(Scripts that build objects)
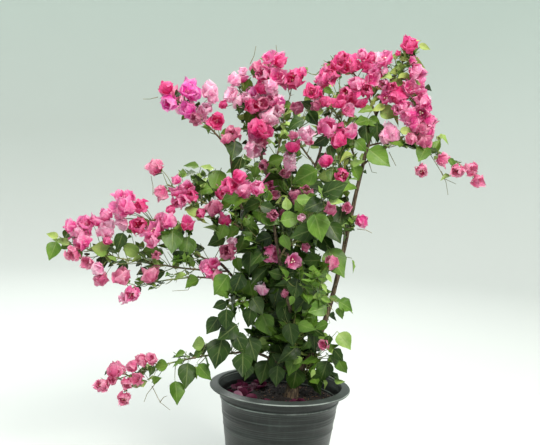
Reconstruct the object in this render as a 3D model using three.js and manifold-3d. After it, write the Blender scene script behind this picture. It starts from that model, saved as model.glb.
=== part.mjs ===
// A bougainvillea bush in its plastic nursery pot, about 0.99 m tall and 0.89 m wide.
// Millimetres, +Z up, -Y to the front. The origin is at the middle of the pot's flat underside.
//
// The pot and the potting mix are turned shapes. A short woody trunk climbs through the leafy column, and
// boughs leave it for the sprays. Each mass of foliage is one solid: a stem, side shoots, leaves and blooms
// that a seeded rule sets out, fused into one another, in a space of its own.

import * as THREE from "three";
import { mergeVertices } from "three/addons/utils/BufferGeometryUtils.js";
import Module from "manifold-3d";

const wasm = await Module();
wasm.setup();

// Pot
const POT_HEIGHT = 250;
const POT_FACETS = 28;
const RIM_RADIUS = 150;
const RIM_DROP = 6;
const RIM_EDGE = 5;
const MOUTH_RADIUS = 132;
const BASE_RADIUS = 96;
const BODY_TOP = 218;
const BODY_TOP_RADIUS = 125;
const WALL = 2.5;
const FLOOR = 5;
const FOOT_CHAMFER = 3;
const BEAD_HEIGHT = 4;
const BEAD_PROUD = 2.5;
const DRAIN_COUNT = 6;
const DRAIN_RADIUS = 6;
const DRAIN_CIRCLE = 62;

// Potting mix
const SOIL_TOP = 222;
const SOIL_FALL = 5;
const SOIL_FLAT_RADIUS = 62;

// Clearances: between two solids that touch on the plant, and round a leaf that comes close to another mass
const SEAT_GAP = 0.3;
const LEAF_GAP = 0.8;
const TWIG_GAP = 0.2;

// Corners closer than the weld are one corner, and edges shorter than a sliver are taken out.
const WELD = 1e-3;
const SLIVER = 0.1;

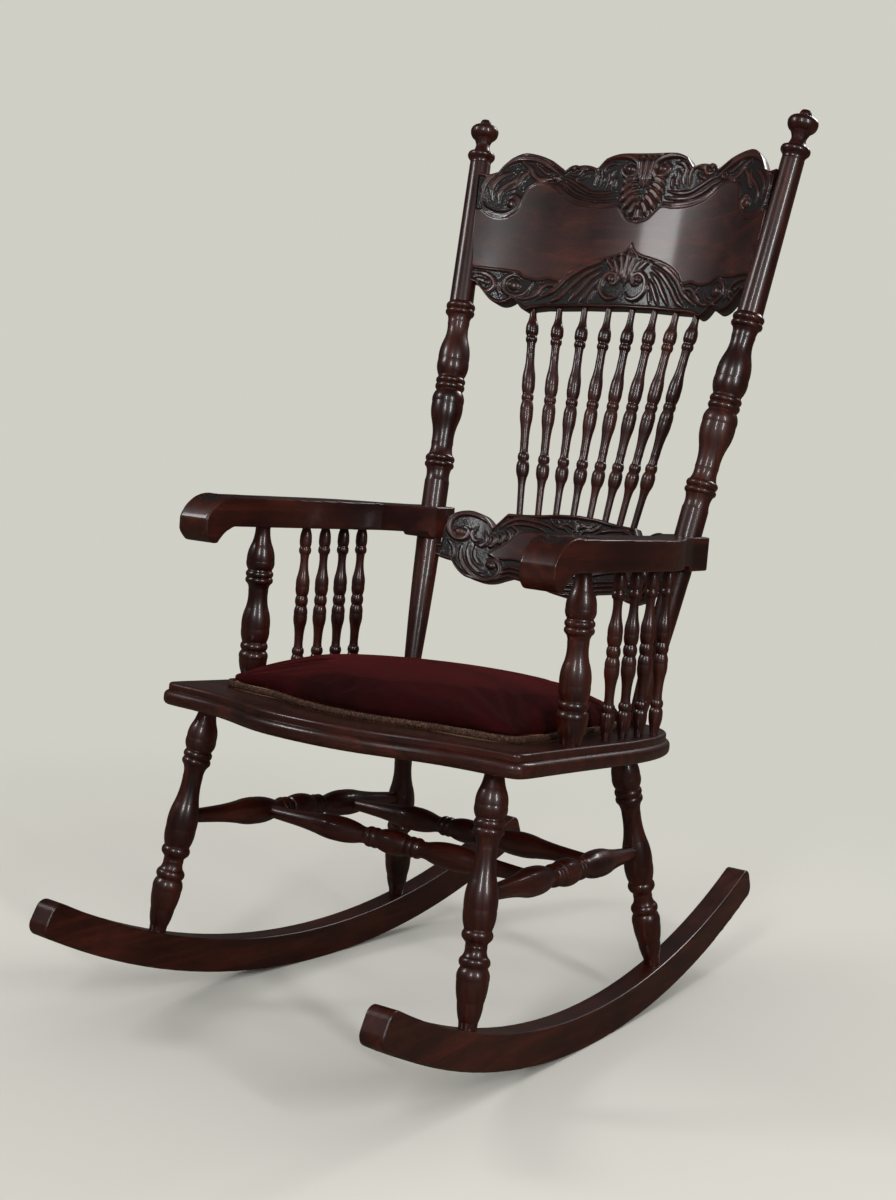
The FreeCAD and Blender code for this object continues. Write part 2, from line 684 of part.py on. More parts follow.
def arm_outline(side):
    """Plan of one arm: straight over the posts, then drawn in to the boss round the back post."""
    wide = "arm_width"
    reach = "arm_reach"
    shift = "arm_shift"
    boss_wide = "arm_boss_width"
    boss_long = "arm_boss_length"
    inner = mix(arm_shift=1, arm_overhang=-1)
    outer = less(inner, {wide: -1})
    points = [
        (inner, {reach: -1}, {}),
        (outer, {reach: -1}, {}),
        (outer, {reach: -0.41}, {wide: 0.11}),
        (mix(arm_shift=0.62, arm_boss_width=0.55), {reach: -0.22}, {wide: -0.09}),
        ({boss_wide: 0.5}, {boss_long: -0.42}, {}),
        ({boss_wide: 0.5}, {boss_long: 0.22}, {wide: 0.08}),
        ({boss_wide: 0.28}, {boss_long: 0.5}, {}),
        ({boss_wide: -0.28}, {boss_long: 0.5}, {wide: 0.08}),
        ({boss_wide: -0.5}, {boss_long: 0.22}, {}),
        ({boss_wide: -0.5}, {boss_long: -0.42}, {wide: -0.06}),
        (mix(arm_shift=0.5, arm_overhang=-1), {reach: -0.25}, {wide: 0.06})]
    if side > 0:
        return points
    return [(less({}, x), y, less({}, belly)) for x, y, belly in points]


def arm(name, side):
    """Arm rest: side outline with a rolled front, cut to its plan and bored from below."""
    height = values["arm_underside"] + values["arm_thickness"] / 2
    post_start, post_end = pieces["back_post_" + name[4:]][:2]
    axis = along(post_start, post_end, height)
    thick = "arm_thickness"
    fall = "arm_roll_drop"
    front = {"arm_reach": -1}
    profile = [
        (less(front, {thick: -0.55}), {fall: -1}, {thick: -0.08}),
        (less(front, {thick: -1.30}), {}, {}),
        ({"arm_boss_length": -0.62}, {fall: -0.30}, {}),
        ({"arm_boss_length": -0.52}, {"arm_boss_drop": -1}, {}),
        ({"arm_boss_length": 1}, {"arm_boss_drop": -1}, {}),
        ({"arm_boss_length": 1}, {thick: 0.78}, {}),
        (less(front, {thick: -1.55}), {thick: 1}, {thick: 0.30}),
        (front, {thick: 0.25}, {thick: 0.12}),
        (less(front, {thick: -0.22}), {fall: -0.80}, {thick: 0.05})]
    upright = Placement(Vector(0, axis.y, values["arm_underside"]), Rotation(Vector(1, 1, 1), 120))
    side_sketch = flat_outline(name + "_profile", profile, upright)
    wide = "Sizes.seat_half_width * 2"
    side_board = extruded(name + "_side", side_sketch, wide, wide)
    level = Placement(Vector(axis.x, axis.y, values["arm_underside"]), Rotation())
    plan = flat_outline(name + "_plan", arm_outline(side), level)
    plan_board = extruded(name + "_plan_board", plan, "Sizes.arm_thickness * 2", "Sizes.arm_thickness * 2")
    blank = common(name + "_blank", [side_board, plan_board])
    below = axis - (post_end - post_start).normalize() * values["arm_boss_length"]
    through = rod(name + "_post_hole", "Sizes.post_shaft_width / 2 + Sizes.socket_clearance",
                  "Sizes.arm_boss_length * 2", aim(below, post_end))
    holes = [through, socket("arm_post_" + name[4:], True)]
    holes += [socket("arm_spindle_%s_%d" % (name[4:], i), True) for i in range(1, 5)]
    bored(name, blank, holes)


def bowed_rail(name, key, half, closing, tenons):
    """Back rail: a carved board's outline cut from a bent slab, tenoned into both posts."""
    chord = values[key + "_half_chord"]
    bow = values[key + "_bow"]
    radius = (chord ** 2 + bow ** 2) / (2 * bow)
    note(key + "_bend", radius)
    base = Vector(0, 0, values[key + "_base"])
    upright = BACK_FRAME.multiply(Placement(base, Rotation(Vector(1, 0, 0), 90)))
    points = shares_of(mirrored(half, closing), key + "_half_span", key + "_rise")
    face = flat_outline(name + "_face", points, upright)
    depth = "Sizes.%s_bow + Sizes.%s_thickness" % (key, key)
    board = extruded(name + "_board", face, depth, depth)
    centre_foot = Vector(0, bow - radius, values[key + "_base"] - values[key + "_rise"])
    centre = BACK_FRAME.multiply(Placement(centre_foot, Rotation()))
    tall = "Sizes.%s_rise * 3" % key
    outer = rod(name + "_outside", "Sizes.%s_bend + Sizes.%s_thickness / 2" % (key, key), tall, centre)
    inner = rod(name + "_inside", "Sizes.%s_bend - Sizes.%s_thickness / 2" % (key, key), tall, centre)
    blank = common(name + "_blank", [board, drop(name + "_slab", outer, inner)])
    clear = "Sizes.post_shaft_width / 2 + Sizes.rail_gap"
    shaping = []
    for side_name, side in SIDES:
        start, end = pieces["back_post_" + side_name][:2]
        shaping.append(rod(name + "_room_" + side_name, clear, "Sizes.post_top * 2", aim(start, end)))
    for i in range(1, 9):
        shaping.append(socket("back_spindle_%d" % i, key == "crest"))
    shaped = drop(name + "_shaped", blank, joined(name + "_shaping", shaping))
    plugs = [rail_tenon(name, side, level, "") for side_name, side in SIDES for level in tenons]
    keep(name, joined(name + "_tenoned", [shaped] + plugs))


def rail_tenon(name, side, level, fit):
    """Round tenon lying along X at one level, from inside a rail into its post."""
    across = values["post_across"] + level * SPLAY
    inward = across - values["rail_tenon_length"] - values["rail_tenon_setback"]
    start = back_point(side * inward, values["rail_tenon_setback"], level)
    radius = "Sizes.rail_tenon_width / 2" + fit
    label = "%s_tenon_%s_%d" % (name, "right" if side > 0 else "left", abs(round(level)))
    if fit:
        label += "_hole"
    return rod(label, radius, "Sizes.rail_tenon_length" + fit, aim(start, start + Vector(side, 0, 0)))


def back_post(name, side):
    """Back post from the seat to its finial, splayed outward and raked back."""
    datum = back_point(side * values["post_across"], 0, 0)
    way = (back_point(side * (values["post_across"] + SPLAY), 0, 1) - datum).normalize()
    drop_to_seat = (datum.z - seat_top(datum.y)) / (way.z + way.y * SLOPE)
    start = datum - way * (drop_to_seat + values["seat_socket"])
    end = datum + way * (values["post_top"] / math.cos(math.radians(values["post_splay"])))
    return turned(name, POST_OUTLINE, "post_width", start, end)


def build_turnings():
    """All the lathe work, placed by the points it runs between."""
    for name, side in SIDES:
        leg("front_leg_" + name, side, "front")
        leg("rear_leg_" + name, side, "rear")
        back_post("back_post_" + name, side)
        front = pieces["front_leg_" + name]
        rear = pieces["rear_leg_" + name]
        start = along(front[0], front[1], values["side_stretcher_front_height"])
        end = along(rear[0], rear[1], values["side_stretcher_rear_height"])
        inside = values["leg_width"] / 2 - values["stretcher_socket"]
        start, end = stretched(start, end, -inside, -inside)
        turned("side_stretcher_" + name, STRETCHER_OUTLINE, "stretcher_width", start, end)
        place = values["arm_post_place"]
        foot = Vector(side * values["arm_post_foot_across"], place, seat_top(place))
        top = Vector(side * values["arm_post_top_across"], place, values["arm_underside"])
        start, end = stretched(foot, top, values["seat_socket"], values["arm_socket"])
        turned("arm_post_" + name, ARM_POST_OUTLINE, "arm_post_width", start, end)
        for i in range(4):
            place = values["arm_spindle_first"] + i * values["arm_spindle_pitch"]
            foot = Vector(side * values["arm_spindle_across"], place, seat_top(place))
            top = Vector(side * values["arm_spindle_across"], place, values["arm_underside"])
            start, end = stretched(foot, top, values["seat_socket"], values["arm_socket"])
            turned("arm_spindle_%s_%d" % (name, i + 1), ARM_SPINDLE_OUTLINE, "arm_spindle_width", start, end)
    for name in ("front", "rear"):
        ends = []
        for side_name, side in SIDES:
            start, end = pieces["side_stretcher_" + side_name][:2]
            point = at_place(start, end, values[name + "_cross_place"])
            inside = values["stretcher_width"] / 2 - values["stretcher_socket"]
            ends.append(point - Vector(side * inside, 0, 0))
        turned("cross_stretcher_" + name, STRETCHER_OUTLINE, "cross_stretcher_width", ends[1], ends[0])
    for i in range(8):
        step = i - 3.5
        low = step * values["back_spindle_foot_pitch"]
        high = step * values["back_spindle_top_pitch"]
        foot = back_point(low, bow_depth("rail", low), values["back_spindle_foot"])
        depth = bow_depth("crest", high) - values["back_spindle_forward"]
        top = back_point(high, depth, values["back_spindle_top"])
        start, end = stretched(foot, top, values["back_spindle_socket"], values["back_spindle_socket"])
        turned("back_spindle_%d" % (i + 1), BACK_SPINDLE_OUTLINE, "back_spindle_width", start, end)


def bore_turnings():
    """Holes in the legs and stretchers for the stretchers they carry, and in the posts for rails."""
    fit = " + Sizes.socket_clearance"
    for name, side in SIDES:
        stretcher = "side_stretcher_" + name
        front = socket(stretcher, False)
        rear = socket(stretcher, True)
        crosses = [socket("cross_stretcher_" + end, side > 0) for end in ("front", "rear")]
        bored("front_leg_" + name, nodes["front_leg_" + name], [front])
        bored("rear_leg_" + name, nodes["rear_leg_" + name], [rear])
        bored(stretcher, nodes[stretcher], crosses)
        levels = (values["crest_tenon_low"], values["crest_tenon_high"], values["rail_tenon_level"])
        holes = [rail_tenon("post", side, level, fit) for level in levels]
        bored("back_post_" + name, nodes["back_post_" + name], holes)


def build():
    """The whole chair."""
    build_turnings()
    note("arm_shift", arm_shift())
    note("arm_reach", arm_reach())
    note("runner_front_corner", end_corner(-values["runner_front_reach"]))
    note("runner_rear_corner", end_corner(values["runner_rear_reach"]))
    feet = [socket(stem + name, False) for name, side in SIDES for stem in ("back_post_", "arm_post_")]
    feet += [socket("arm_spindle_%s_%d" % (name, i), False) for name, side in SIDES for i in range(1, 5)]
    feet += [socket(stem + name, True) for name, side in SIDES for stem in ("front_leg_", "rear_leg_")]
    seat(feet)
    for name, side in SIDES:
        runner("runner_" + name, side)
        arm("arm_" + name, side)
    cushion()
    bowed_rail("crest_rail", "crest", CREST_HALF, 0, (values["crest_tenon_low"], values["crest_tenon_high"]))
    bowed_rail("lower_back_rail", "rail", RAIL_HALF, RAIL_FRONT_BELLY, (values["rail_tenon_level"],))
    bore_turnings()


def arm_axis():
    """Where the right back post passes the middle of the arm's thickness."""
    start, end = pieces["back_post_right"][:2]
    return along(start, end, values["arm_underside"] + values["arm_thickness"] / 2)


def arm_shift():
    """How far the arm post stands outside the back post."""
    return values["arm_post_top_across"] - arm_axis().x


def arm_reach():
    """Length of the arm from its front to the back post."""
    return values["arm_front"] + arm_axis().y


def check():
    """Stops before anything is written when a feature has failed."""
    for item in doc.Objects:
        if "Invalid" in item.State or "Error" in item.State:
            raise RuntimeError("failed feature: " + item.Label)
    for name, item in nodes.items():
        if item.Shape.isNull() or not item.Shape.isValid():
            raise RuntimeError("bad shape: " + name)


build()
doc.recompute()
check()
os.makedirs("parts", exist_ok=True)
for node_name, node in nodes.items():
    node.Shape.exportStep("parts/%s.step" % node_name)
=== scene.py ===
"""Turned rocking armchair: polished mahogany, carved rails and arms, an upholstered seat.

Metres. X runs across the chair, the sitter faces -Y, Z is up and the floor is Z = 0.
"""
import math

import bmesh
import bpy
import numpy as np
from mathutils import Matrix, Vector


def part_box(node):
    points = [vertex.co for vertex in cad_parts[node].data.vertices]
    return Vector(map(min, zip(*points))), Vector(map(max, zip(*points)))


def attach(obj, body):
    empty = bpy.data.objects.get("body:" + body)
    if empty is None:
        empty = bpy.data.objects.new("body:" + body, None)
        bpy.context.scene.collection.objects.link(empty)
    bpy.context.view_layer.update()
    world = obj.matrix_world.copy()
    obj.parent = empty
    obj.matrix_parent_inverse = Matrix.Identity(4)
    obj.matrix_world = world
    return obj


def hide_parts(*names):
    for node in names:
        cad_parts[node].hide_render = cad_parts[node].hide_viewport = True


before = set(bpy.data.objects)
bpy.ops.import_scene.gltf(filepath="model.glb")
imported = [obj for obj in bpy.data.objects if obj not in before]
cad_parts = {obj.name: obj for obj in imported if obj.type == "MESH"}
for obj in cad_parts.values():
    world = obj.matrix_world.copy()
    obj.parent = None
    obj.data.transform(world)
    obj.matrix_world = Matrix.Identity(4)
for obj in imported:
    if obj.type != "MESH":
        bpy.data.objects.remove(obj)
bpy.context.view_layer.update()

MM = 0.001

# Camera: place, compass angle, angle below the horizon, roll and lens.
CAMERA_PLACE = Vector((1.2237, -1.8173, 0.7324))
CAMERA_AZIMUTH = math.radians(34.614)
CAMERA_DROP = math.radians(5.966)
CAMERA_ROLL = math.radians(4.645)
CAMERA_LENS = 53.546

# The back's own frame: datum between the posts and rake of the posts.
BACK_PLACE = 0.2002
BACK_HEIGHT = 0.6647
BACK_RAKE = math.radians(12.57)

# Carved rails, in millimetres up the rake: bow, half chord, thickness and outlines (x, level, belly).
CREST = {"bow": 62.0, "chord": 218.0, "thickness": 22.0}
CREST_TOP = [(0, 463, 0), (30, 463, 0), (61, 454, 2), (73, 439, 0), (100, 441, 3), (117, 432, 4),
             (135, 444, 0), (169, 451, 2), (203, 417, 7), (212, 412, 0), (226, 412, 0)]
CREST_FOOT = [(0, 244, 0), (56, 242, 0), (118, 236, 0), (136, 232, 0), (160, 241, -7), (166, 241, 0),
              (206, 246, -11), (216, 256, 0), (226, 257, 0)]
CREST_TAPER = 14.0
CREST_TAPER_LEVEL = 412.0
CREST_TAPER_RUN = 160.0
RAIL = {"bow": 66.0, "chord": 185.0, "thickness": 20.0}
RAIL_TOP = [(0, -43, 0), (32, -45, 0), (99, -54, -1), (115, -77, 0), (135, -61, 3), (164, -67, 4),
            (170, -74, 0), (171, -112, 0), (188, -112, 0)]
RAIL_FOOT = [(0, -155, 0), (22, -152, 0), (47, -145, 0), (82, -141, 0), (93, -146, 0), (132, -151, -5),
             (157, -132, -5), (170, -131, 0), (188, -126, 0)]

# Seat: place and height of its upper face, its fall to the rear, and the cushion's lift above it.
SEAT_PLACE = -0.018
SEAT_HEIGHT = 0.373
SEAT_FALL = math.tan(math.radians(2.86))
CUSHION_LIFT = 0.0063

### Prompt
Each line from the one containing "for item in" through the one containing "imported = [obj" must be retyped exactly, the first and last of these included.

### Solution for this problem
    for item in doc.Objects:
        if "Invalid" in item.State or "Error" in item.State:
            raise RuntimeError("failed feature: " + item.Label)
    for name, item in nodes.items():
        if item.Shape.isNull() or not item.Shape.isValid():
            raise RuntimeError("bad shape: " + name)


build()
doc.recompute()
check()
os.makedirs("parts", exist_ok=True)
for node_name, node in nodes.items():
    node.Shape.exportStep("parts/%s.step" % node_name)
=== scene.py ===
"""Turned rocking armchair: polished mahogany, carved rails and arms, an upholstered seat.

Metres. X runs across the chair, the sitter faces -Y, Z is up and the floor is Z = 0.
"""
import math

import bmesh
import bpy
import numpy as np
from mathutils import Matrix, Vector


def part_box(node):
    points = [vertex.co for vertex in cad_parts[node].data.vertices]
    return Vector(map(min, zip(*points))), Vector(map(max, zip(*points)))


def attach(obj, body):
    empty = bpy.data.objects.get("body:" + body)
    if empty is None:
        empty = bpy.data.objects.new("body:" + body, None)
        bpy.context.scene.collection.objects.link(empty)
    bpy.context.view_layer.update()
    world = obj.matrix_world.copy()
    obj.parent = empty
    obj.matrix_parent_inverse = Matrix.Identity(4)
    obj.matrix_world = world
    return obj


def hide_parts(*names):
    for node in names:
        cad_parts[node].hide_render = cad_parts[node].hide_viewport = True


before = set(bpy.data.objects)
bpy.ops.import_scene.gltf(filepath="model.glb")
imported = [obj for obj in bpy.data.objects if obj not in before]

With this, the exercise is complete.